8.           Arbitration.   Any dispute between the parties, other than a claim for injunctive relief, which shall be brought in the state or federal courts in New York County, shall be decided by arbitration held before a single arbitrator for the American Arbitration Association, under the then existing Commercial Arbitration Rules of that Association. Where permitted pursuant to such rules, such arbitration shall be governed by the Association's expedited arbitration procedures. The arbitration shall be held at the offices of the American Arbitration Association in New York, New York. The arbitrator shall have plenary authority to issue decisions and awards as provided by the law of the State of New York or the applicable federal law. The arbitrator shall issue a written decision on all claims presented and shall determine a prevailing party and a losing party with respect to the arbitration and shall award costs and attorneys’ fees to the prevailing party.

 

9.           Public Statements; Nondisparagement.   Employee shall not make any public statements or disclosures regarding the terms of Employee’s employment with the Company or its Affiliates, this Agreement or the termination of Employee’s employment (for any reason whatsoever) which are not pre-approved in writing by the Company. Further, Employee shall not make, at any time during or after Employee’s employment with the Company or its Affiliates, any public statement that would libel, slander, disparage, denigrate or criticize the Company or its Affiliates, their customers or any of their respective past or present officers, directors, employees or agents.
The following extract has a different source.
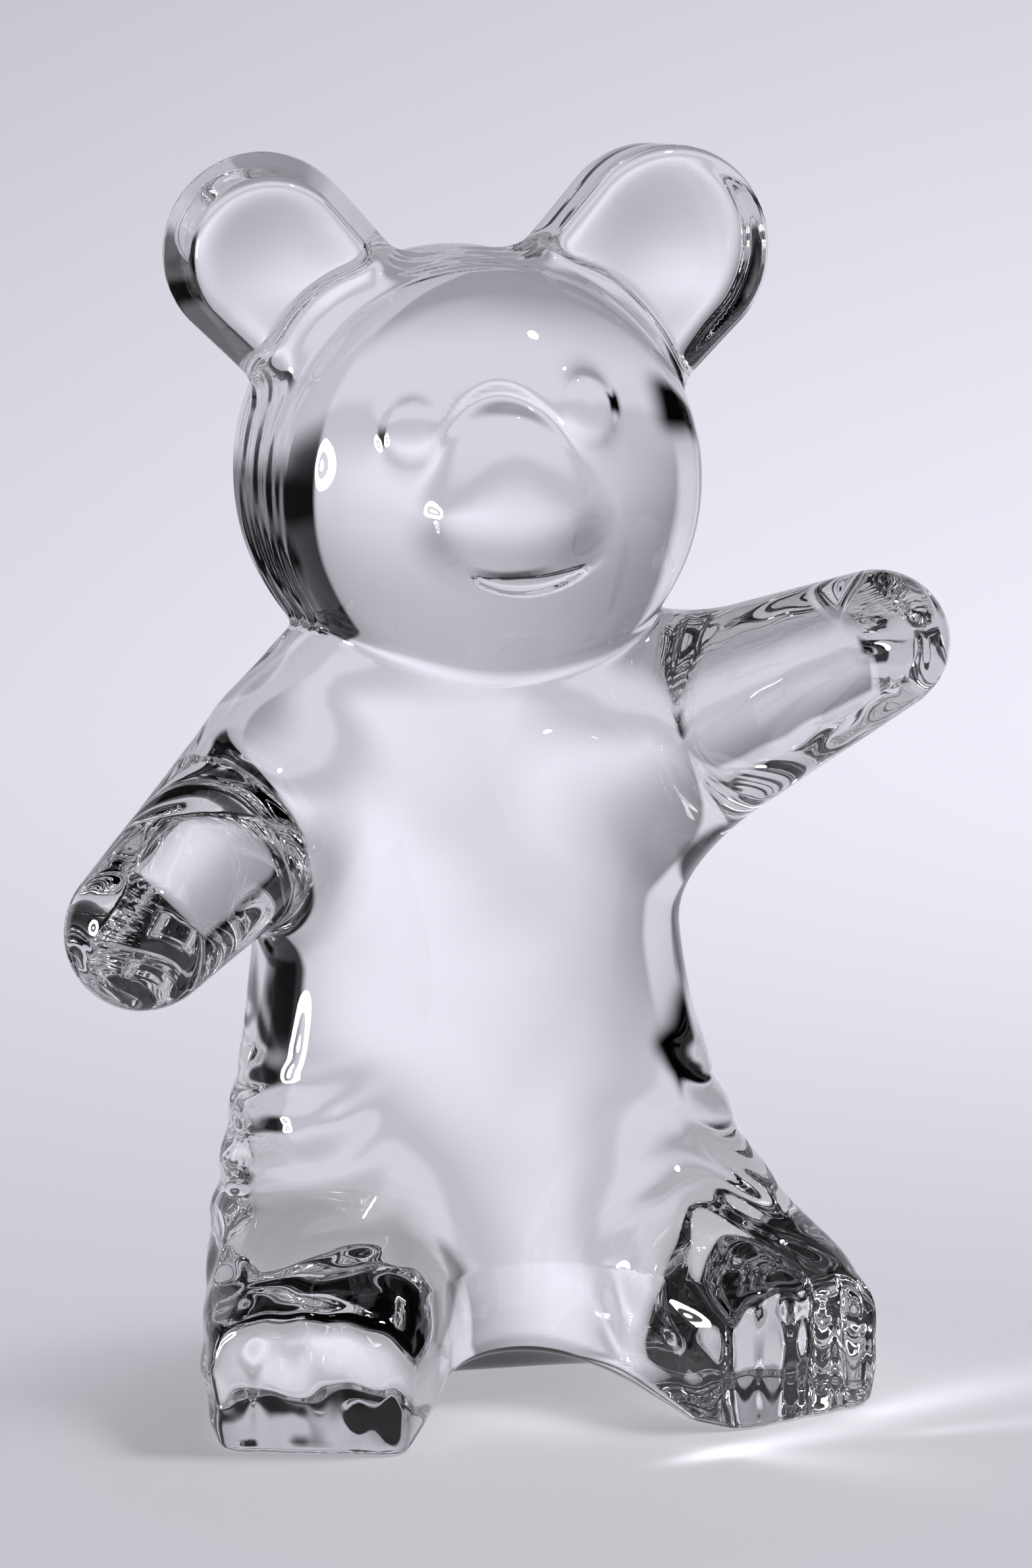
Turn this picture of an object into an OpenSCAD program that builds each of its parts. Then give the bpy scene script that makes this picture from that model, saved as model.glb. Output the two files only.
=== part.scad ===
// Seated bear figurine in solid clear crystal glass, one arm raised in a wave.
// Z is up, the bear faces -Y, and its flat underside is on Z = 0.
// The glass is drawn as the portions that it is worked from. Each is trimmed where it meets
// its neighbour, so the portions touch face to face with no glass counted twice.

/* [Head] */
// Height of the middle of the head
head_z = 91.4; // [90:0.2:94]
// Diameter of the head at its flat back
head_dia = 46.8; // [44:0.2:48]
// Distance from the middle of the head to the front of its dome
head_front = 20.5; // [18:0.5:22]
// Distance from the middle of the head to its flat back
head_back = 13; // [11:0.5:16]
// Radius of the domed face
dome_r = 25; // [24:0.5:28]

/* [Ears] */
// Distance between the centres of the ears
ear_span = 39.6; // [37:0.2:42]
// Height of the ear centres above the middle of the head
ear_rise = 22.5; // [21:0.1:24]
// Diameter of the ear
ear_dia = 20.6; // [18:0.2:22]
// Thickness of the ear
ear_t = 9.6; // [8:0.1:11]
// Lean of each ear away from upright, in degrees
ear_lean = 44; // [38:1:50]
// Radius of the hollow in the front of the ear
dish_r = 17; // [14:0.5:22]
// Depth of the hollow
dish_depth = 1.5; // [0.8:0.1:2]

/* [Face] */
// Diameter of each eye
eye_dia = 5.4; // [5:0.2:7]
// Height of the eye above the face
eye_rise = 0.7; // [0.4:0.1:1]
// How far the muzzle stands out from the head
muzzle_out = 3; // [2:0.1:4]
// Width of the muzzle
muzzle_w = 18.6; // [17:0.2:20]
// Width of the smile
smile_w = 11; // [9:0.2:12]
// Width of the smile's groove
smile_t = 2; // [1.6:0.1:2.4]

/* [Torso] */
// Width of the body
body_w = 43; // [40:0.5:46]
// Depth of the body, front to back
body_d = 35; // [32:0.5:38]
// Distance from the middle of the body to its flat back
back_flat = 13.6; // [12:0.2:15]
// Height of the arch under the front of the body
arch_h = 4.2; // [3:0.2:5]
// Width of the arch between the feet
arch_w = 30; // [26:1:32]

/* [Arms] */
// Reach of the raised paw's centre from the middle of the body
wave_reach = 36; // [34:0.2:38]
// Distance of the raised paw's centre in front of the middle of the body
wave_front = 21; // [18:0.5:23]
// Height of the raised paw's centre
wave_z = 76.2; // [74:0.2:79]
// Diameter of the raised paw
wave_paw = 14.4; // [13:0.2:16]
// Reach of the lowered paw's centre from the middle of the body
rest_reach = 38.2; // [36:0.2:40]
// Distance of the lowered paw's centre in front of the middle of the body
rest_front = 19; // [16:0.5:21]
// Height of the lowered paw's centre
rest_z = 50.2; // [48:0.2:53]
// Diameter of the lowered paw
rest_paw = 15.2; // [14:0.2:17]

/* [Legs] */
// Distance of the left sole's centre from the middle of the body
left_reach = 26.2; // [25:0.2:27]
// Distance of the right sole's centre from the middle of the body
right_reach = 24.2; // [23:0.2:26]
// Distance of the soles in front of the middle of the body
sole_front = 30.2; // [28:0.2:33]
// Turn-out of each foot, in degrees
toe_out = 20; // [14:1:26]
// Width across the sole
sole_w = 19.4; // [18:0.2:21]
// Height of the sole
sole_h = 13.2; // [11:0.2:15]

/* [Hidden] */

glass = [0.86, 0.87, 0.92, 0.55];
fine = 48;
coarse = 32;

head_x = 0.7;
head_draft = 0.05;
shoulder_r = 6;

ear_back = 3.1;
ear_root = 12;
ear_turn = 6;
ear_front_edge = 1.4;
ear_back_edge = 0.8;
left_ear_draft = -0.03;
right_ear_draft = 0.3;

muzzle_cheek_r = 5.6;
muzzle_bridge_r = 4;
muzzle_spot = [-1.9, -3];
muzzle_bridge_rise = 8.4;
left_eye_spot = [6.2, 8.4];
right_eye_spot = [-11.2, 6.4];
left_eye_stretch = 1.28;
smile_spot = [-0.2, -8.6];
smile_bend = 11;

body_back = 1;
body_top = 79;
body_top_r = 10;
body_foot_r = 2.5;
ground_off = 0.4;
back_foot = 4.8;
back_bend = 42;

wave_shoulder = [17.5, 3.5, 62.2];
wave_shoulder_r = 12.3;
rest_shoulder = [-18.4, 2, 61.2];
rest_shoulder_r = 10.2;

ankle = [0, 9, 8.4];
ankle_r = 10.4;
knee = [0, 18.5, 14.6];
knee_r = 12.4;
hip = [-1, 28, 23];
hip_r = 13;
toe_r = 3.4;
heel_r = 1.2;
sole_edge = 0.6;
floor_box = 130;

// Everything above the table.
module above_table() {
    translate([-floor_box / 2, -floor_box / 2, 0])
        cube(floor_box);
}

// Half of the head's section: radius across, distance forward of its middle upwards.
// A domed front, a rounded shoulder, a wall that widens a little backwards and a flat back.
module head_profile() {
    dome_y = head_front - dome_r;
    slope = sqrt(1 + head_draft * head_draft);
    // The shoulder's centre touches the wall's offset line and the dome's offset circle.
    reach = head_dia / 2 - head_draft * head_back - shoulder_r * slope;
    a = 1 + head_draft * head_draft;
    b = -2 * (dome_y + head_draft * reach);
    c = reach * reach + dome_y * dome_y - pow(dome_r - shoulder_r, 2);
    sy = (-b + sqrt(b * b - 4 * a * c)) / (2 * a);
    sx = reach - head_draft * sy;
    ty = dome_y + (sy - dome_y) * dome_r / (dome_r - shoulder_r);
    tx = sx * dome_r / (dome_r - shoulder_r);
    wx = sx + shoulder_r / slope;
    wy = sy + shoulder_r * head_draft / slope;
    polygon([[0, -head_back], [head_dia / 2, -head_back], [wx, wy], [tx, ty], [0, ty]]);
    translate([sx, sy])
        circle(shoulder_r, $fn = fine);
    intersection() {
        translate([0, dome_y])
            circle(dome_r, $fn = 2 * fine);
        translate([0, ty])
            square([tx, dome_r]);
    }
}

module head_mass() {
    translate([head_x, 0, head_z])
        rotate([90, 0, 0])
            rotate_extrude($fn = 2 * fine)
                head_profile();
}

// Half of the body's section: an upright column with round shoulders.
module body_profile() {
    half = body_w / 2;
    translate([0, body_foot_r])
        square([half, body_top - body_top_r - body_foot_r]);
    square([half - body_foot_r, body_top - body_top_r]);
    square([half - body_top_r, body_top]);
    translate([half - body_foot_r, body_foot_r])
        circle(body_foot_r, $fn = coarse);
    translate([half - body_top_r, body_top - body_top_r])
        circle(body_top_r, $fn = fine);
}

// The shallow arch that lifts the front edge of the body off the table between the feet.
module front_arch() {
    r = (pow(arch_w / 2, 2) + pow(arch_h, 2)) / (2 * arch_h);
    translate([0, -body_d / 2 + 3, arch_h])
        rotate([-20, 0, 0])
            translate([0, 0, -r])
                rotate([90, 0, 0])
                    cylinder(r = r, h = 2 * body_d, center = true, $fn = 2 * fine);
}

// Everything in front of the flat back, which slopes in below its bend towards the foot.
module before_back() {
    rotate([90, 0, 90])
        linear_extrude(height = floor_box, center = true)
            polygon([[-floor_box / 2, -1], [back_foot - 0.2, -1], [back_flat - 0.4, back_bend],
                     [back_flat, back_bend + 10], [back_flat, floor_box], [-floor_box / 2, floor_box]]);
}

module torso_mass() {
    intersection() {
        before_back();
        translate([0, body_back, -ground_off])
            scale([1, body_d / body_w, 1])
                rotate_extrude($fn = 2 * fine)
                    body_profile();
        above_table();
    }
}

// How far the dome stands in front of the head's middle at a place on the face.
function face_front(spot) =
    sqrt(dome_r * dome_r - spot[0] * spot[0] - spot[1] * spot[1]) - dome_r + head_front;

// Puts a feature on the face: X across it, -Y out of it, Z up it.
module on_face(spot) {
    translate([head_x + spot[0], -face_front(spot), head_z + spot[1]])
        children();
}

// The curved groove of the smile, a bent round bar that the head and muzzle are cut with.
module smile_groove() {
    spread = 2 * asin((smile_w - smile_t) / 2 / smile_bend);
    on_face(smile_spot)
        translate([0, 0, smile_bend - 0.8])
            rotate([90, 0, 0])
                rotate([0, 0, -90 - spread / 2])
                    rotate_extrude(angle = spread, $fn = fine)
                        translate([smile_bend, 0])
                            circle(d = smile_t, $fn = coarse);
}

// A shallow raised button for one eye.
module eye(spot, stretch) {
    on_face(spot)
        rotate([-asin(spot[1] / dome_r), 0, asin(spot[0] / dome_r)])
            scale([1, eye_rise / (eye_dia / 2), stretch])
                sphere(d = eye_dia, $fn = coarse);
}

module head() {
    color(glass)
        union() {
            difference() {
                union() {
                    head_mass();
                    eye(left_eye_spot, left_eye_stretch);
                }
                smile_groove();
            }
            eye(right_eye_spot, 1);
        }
}

module muzzle_mass() {
    out = head_front + muzzle_out - muzzle_cheek_r;
    cheek = muzzle_w / 2 - muzzle_cheek_r;
    translate([head_x + muzzle_spot[0], 0, head_z + muzzle_spot[1]])
        hull() {
            translate([0, -head_front + muzzle_bridge_r + 0.6, muzzle_bridge_rise])
                sphere(muzzle_bridge_r, $fn = coarse);
            for (edge = [-1, 1])
                translate([edge * cheek, -out, 1.8])
                    sphere(muzzle_cheek_r, $fn = coarse);
        }
}

module muzzle() {
    color(glass)
        difference() {
            muzzle_mass();
            head_mass();
            smile_groove();
        }
}

// A round plate in the XZ plane, smaller in front, with softened edges.
module ear_plate(dia, draft) {
    front = ear_t * draft;
    rotate([90, 0, 0])
        rotate_extrude($fn = fine)
            hull() {
                translate([0, -ear_t / 2])
                    square([1, ear_t]);
                translate([dia / 2 - ear_back_edge, -ear_t / 2 + ear_back_edge])
                    circle(ear_back_edge, $fn = coarse);
                translate([dia / 2 - front - ear_front_edge, ear_t / 2 - ear_front_edge])
                    circle(ear_front_edge, $fn = coarse);
            }
}

module ear(side, draft) {
    color(glass)
        difference() {
            translate([side * ear_span / 2, ear_back, head_z + ear_rise])
                rotate([0, side * ear_lean, side * ear_turn])
                    difference() {
                        hull() {
                            ear_plate(ear_dia, draft);
                            translate([0, 0, -ear_root])
                                ear_plate(ear_dia - 0.8, draft);
                        }
                        translate([0, -ear_t / 2 - dish_r + dish_depth, 0])
                            sphere(dish_r, $fn = fine);
                    }
            head_mass();
        }
}

module ear_left() {
    ear(1, left_ear_draft);
}

module ear_right() {
    ear(-1, right_ear_draft);
}

// An arm: a round taper from the shoulder forward to the paw.
module arm(shoulder, shoulder_ball, paw, paw_r) {
    color(glass)
        difference() {
            hull() {
                translate(shoulder)
                    sphere(shoulder_ball, $fn = coarse);
                translate(paw)
                    sphere(paw_r, $fn = coarse);
            }
            torso_mass();
        }
}

module arm_left() {
    arm(wave_shoulder, wave_shoulder_r, [wave_reach, -wave_front, wave_z], wave_paw / 2);
}

module arm_right() {
    arm(rest_shoulder, rest_shoulder_r, [-rest_reach, -rest_front, rest_z], rest_paw / 2);
}

// Places leg parts: local -Y points out of the sole, which is at local Y = 0.
module at_sole(reach) {
    translate([reach, -sole_front, 0])
        rotate([0, 0, toe_out])
            children();
}

// The round corners of the foot, just behind the flat sole.
module foot_corners() {
    for (edge = [-1, 1]) {
        translate([edge * (sole_w / 2 - toe_r + 0.4), sole_edge + toe_r / 2, sole_h - toe_r])
            sphere(toe_r, $fn = coarse);
        translate([edge * (sole_w / 2 - heel_r - 0.6), sole_edge + heel_r / 2, heel_r / 2])
            sphere(heel_r, $fn = coarse);
    }
}

module leg_mass(reach) {
    intersection() {
        at_sole(reach)
            hull() {
                translate(hip)
                    sphere(hip_r, $fn = coarse);
                translate(knee)
                    sphere(knee_r, $fn = coarse);
                translate(ankle)
                    sphere(ankle_r, $fn = coarse);
                foot_corners();
            }
        above_table();
        at_sole(reach)
            translate([-floor_box / 2, 0, -floor_box / 2])
                cube(floor_box);
    }
}

module leg_left() {
    color(glass)
        difference() {
            leg_mass(left_reach);
            torso_mass();
        }
}

module leg_right() {
    color(glass)
        difference() {
            mirror([1, 0, 0])
                leg_mass(right_reach);
            torso_mass();
        }
}

module torso() {
    color(glass)
        difference() {
            torso_mass();
            head_mass();
            front_arch();
        }
}

torso();
head();
muzzle();
ear_left();
ear_right();
arm_left();
arm_right();
leg_left();
leg_right();
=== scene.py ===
"""A seated, waving bear in solid clear crystal, on a pale studio floor.

The glass is modelled as one distance field: rounded masses that flow into each other with
small fillets, as hot-worked glass does. Its skin is meshed once, then shared out among
portions that stand for the CAD nodes. Where two portions meet there is no optical boundary,
so those inner faces carry a clear material and only the outer skin refracts.
"""

import math

import bpy
import numpy as np
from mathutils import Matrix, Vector


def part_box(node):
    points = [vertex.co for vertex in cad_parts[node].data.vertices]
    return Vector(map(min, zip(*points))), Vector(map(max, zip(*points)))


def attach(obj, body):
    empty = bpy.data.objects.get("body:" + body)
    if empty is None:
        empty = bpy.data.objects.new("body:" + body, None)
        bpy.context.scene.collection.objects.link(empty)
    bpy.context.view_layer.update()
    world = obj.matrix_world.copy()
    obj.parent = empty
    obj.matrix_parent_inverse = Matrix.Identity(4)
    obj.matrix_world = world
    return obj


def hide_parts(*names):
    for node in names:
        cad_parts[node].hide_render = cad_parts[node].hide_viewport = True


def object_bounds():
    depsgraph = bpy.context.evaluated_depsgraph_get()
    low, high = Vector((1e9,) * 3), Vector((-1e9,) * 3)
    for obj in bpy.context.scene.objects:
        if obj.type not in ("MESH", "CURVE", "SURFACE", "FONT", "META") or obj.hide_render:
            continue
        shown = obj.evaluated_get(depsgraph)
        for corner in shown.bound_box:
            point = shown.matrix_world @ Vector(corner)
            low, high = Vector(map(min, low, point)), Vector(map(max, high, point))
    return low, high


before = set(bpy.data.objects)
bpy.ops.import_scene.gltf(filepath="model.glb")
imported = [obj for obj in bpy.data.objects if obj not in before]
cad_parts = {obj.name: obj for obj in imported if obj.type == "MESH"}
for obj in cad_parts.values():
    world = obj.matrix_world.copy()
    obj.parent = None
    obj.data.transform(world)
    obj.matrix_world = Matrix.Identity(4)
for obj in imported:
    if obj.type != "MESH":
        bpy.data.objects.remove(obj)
frame_low, frame_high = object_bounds()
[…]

Notwithstanding this Section, nothing contained herein shall limit or impair the ability of any party to provide truthful testimony in response to any validly issued subpoena.

 

10.         Section 409(a).   This Agreement shall be interpreted and applied in all circumstances in a manner that is consistent with the intent of the parties that, to the extent applicable, amounts earned and payable pursuant to this Agreement shall constitute short-term deferrals exempt from the application of Section 26 USC § 409A (“Section 409A”) and, if not exempt, that amounts earned and payable pursuant to this Agreement shall not be subject to the premature income recognition or adverse tax provisions of Section 409A. Any payments to be made under this Agreement upon a termination of employment shall only be made if such termination of employment constitutes a "separation from service" under Section 409A. Notwithstanding the foregoing, CRS makes no representations that the payments and benefits provided under this Agreement comply with Section 409A and in no event shall CRS be liable for all or any portion of any taxes, penalties, interest or other expenses that may be incurred by Employee on account of non-compliance with Section 409A.

 

10.         Execution.   This Agreement may be executed (including by facsimile or scanned electronic mail transmission) in counterparts, each of which shall be deemed to be an original and all of which together shall constitute one and the same instrument.

 

IN WITNESS WHEREOF, the parties hereto have executed this Executive Employment Agreement as of the date first written above.

 

Employee:   Corporate Resource Services, Inc.  
       
/s/ Joseph P. Ciavarella   /s/ John P. Messina, Sr.  
Joseph P. Ciavarella   By: John P. Messina, Sr.